===== DATA SHOWN
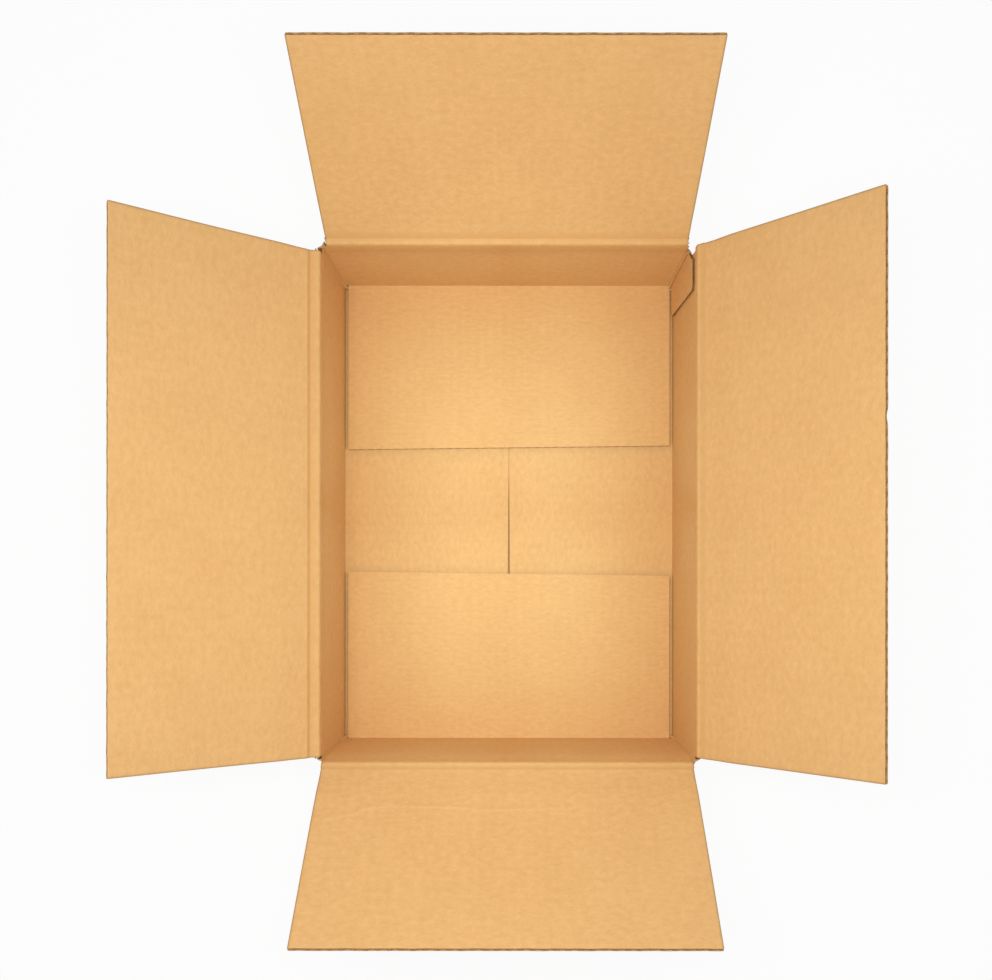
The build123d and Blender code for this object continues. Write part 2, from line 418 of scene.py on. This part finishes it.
def raw_edge():
    """Cut paper: greyer, darker and furry."""
    finish, tree, shader, add = new_finish("raw_edge", 0.95)
    where = add("ShaderNodeTexCoord", {}).outputs["Object"]
    fur = stretched_noise(add, where, (1400, 1400, 2600), 3.0, 0.65)
    tone = mixed(add, ranged(add, fur, 0.34, 0.66), colour(118, 90, 58), colour(168, 132, 90))
    tree.links.new(tone, shader.inputs["Base Color"])
    bump = add("ShaderNodeBump", {}, Strength=0.5, Distance=0.0001, Height=fur)
    tree.links.new(bump.outputs[0], shader.inputs["Normal"])
    return finish


def medium_paper():
    """The wavy paper inside: a duller recycled brown."""
    finish, tree, shader, add = new_finish("medium_paper", 0.93)
    where = add("ShaderNodeAttribute", {"attribute_name": "sheet"}).outputs["Vector"]
    grain = stretched_noise(add, where, (900, 1600, 1), 3.0, 0.6)
    tone = mixed(add, ranged(add, grain, 0.34, 0.66), colour(168, 120, 72), colour(205, 157, 102))
    tree.links.new(tone, shader.inputs["Base Color"])
    bump = add("ShaderNodeBump", {}, Strength=0.4, Distance=0.0001, Height=grain)
    tree.links.new(bump.outputs[0], shader.inputs["Normal"])
    return finish


FINISHES = [kraft_face(), raw_edge(), medium_paper()]
print("finishes", [f.name for f in FINISHES])


# %% [markdown]
# The body of the box is one sheet: for each side a floor flap, a fold, and a wall. The floor flaps
# of the long walls lie on the table and meet at a seam that gapes towards the front. Those of the
# short walls lie on top of them, a little out of square, as in the photo. The wall is laid down
# with the same call, from the bottom slot to the top slot.

# %% Floor flaps and walls
SEAM_TIGHT, SEAM_OPEN = 0.3, 1.9
SEAM_KINK, SEAM_FULL = 35.0, -52.0
MINOR_EDGE = {"back": (54.7, 1.7), "front": (52.4, 1.7)}
FLAP_HALF = 136.0
FOLD_IN, FOLD_OUT = 0.9, 3.2
FOLD_WAVE_ROWS = np.array([0, 1, 5, 7, 9, 11, 12])
WALL_WAVE_ROWS = np.array([0, 3, 5, 7, 9, 11])
papers = Papers()


def floor_flap(papers, name):
    """One closed bottom flap with its fold and the foot of its wall."""
    side = SIDES[name]
    face, low = side["face"], side["floor"]
    fold_in = arc((face - FOLD_IN, low + BOARD + FOLD_IN), FOLD_IN, -90, 0)
    fold_out = arc((face + BOARD - FOLD_OUT, low + FOLD_OUT), FOLD_OUT, -90, 0)
    inner_o, inner_z, length = along([(0, low + BOARD), *fold_in, (face, RING_BOTTOM)])
    outer_o, outer_z, _ = along([(0, low), *fold_out, (face + BOARD, RING_BOTTOM)])

    def free_edge(u):
        if name in MINOR_EDGE:
            middle, skew = MINOR_EDGE[name]
            return middle + skew * u / FLAP_HALF
        gape = np.clip((SEAM_KINK - u) / (SEAM_KINK - SEAM_FULL), 0, 1)
        return (SEAM_TIGHT + (SEAM_OPEN - SEAM_TIGHT) * gape) / 2

    def shift(u, row, o):
        return np.where(row < 1, free_edge(u) + (o(1.0) - free_edge(u)) * np.clip(row, 0, 1), o(row))

    rows = np.concatenate([[0.0, 0.01, 0.3, 0.6, 0.9], np.arange(1, 9)])
    run = np.interp(rows, np.arange(9), length)
    board(
        papers,
        side,
        lambda u, row: (shift(u, row, inner_o), inner_z(row)),
        lambda u, row: (shift(u, row, outer_o), outer_z(row)),
        lambda row: (-side["floor_flap"] + 0 * row, side["floor_flap"] + 0 * row),
        rows,
        run,
        columns=60,
        wave_rows=FOLD_WAVE_ROWS,
    )
    return length[-1]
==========
- EXERCISE AIM: Print all the data exactly.

- OUTPUT OF THE EXERCISE:
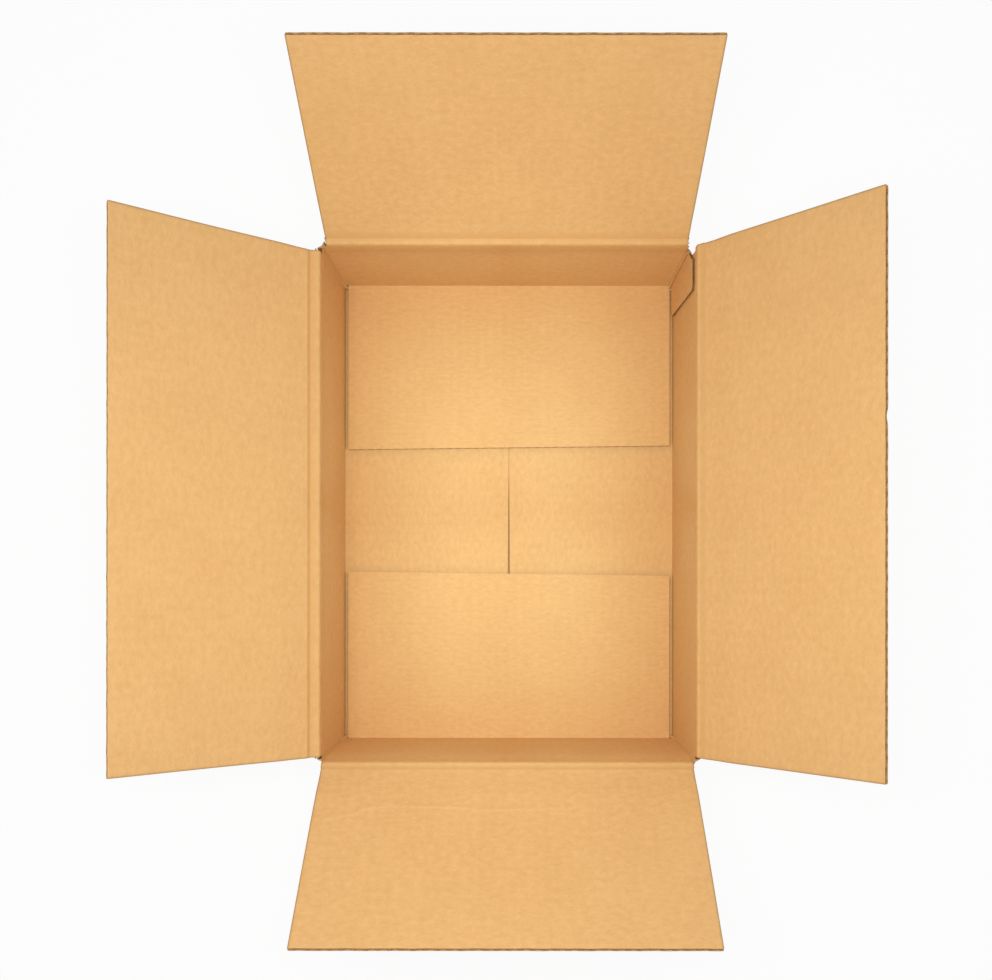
The build123d and Blender code for this object continues. Write part 2, from line 418 of scene.py on. This part finishes it.
def raw_edge():
    """Cut paper: greyer, darker and furry."""
    finish, tree, shader, add = new_finish("raw_edge", 0.95)
    where = add("ShaderNodeTexCoord", {}).outputs["Object"]
    fur = stretched_noise(add, where, (1400, 1400, 2600), 3.0, 0.65)
    tone = mixed(add, ranged(add, fur, 0.34, 0.66), colour(118, 90, 58), colour(168, 132, 90))
    tree.links.new(tone, shader.inputs["Base Color"])
    bump = add("ShaderNodeBump", {}, Strength=0.5, Distance=0.0001, Height=fur)
    tree.links.new(bump.outputs[0], shader.inputs["Normal"])
    return finish


def medium_paper():
    """The wavy paper inside: a duller recycled brown."""
    finish, tree, shader, add = new_finish("medium_paper", 0.93)
    where = add("ShaderNodeAttribute", {"attribute_name": "sheet"}).outputs["Vector"]
    grain = stretched_noise(add, where, (900, 1600, 1), 3.0, 0.6)
    tone = mixed(add, ranged(add, grain, 0.34, 0.66), colour(168, 120, 72), colour(205, 157, 102))
    tree.links.new(tone, shader.inputs["Base Color"])
    bump = add("ShaderNodeBump", {}, Strength=0.4, Distance=0.0001, Height=grain)
    tree.links.new(bump.outputs[0], shader.inputs["Normal"])
    return finish


FINISHES = [kraft_face(), raw_edge(), medium_paper()]
print("finishes", [f.name for f in FINISHES])


# %% [markdown]
# The body of the box is one sheet: for each side a floor flap, a fold, and a wall. The floor flaps
# of the long walls lie on the table and meet at a seam that gapes towards the front. Those of the
# short walls lie on top of them, a little out of square, as in the photo. The wall is laid down
# with the same call, from the bottom slot to the top slot.

# %% Floor flaps and walls
SEAM_TIGHT, SEAM_OPEN = 0.3, 1.9
SEAM_KINK, SEAM_FULL = 35.0, -52.0
MINOR_EDGE = {"back": (54.7, 1.7), "front": (52.4, 1.7)}
FLAP_HALF = 136.0
FOLD_IN, FOLD_OUT = 0.9, 3.2
FOLD_WAVE_ROWS = np.array([0, 1, 5, 7, 9, 11, 12])
WALL_WAVE_ROWS = np.array([0, 3, 5, 7, 9, 11])
papers = Papers()


def floor_flap(papers, name):
    """One closed bottom flap with its fold and the foot of its wall."""
    side = SIDES[name]
    face, low = side["face"], side["floor"]
    fold_in = arc((face - FOLD_IN, low + BOARD + FOLD_IN), FOLD_IN, -90, 0)
    fold_out = arc((face + BOARD - FOLD_OUT, low + FOLD_OUT), FOLD_OUT, -90, 0)
    inner_o, inner_z, length = along([(0, low + BOARD), *fold_in, (face, RING_BOTTOM)])
    outer_o, outer_z, _ = along([(0, low), *fold_out, (face + BOARD, RING_BOTTOM)])

    def free_edge(u):
        if name in MINOR_EDGE:
            middle, skew = MINOR_EDGE[name]
            return middle + skew * u / FLAP_HALF
        gape = np.clip((SEAM_KINK - u) / (SEAM_KINK - SEAM_FULL), 0, 1)
        return (SEAM_TIGHT + (SEAM_OPEN - SEAM_TIGHT) * gape) / 2

    def shift(u, row, o):
        return np.where(row < 1, free_edge(u) + (o(1.0) - free_edge(u)) * np.clip(row, 0, 1), o(row))

    rows = np.concatenate([[0.0, 0.01, 0.3, 0.6, 0.9], np.arange(1, 9)])
    run = np.interp(rows, np.arange(9), length)
    board(
        papers,
        side,
        lambda u, row: (shift(u, row, inner_o), inner_z(row)),
        lambda u, row: (shift(u, row, outer_o), outer_z(row)),
        lambda row: (-side["floor_flap"] + 0 * row, side["floor_flap"] + 0 * row),
        rows,
        run,
        columns=60,
        wave_rows=FOLD_WAVE_ROWS,
    )
    return length[-1]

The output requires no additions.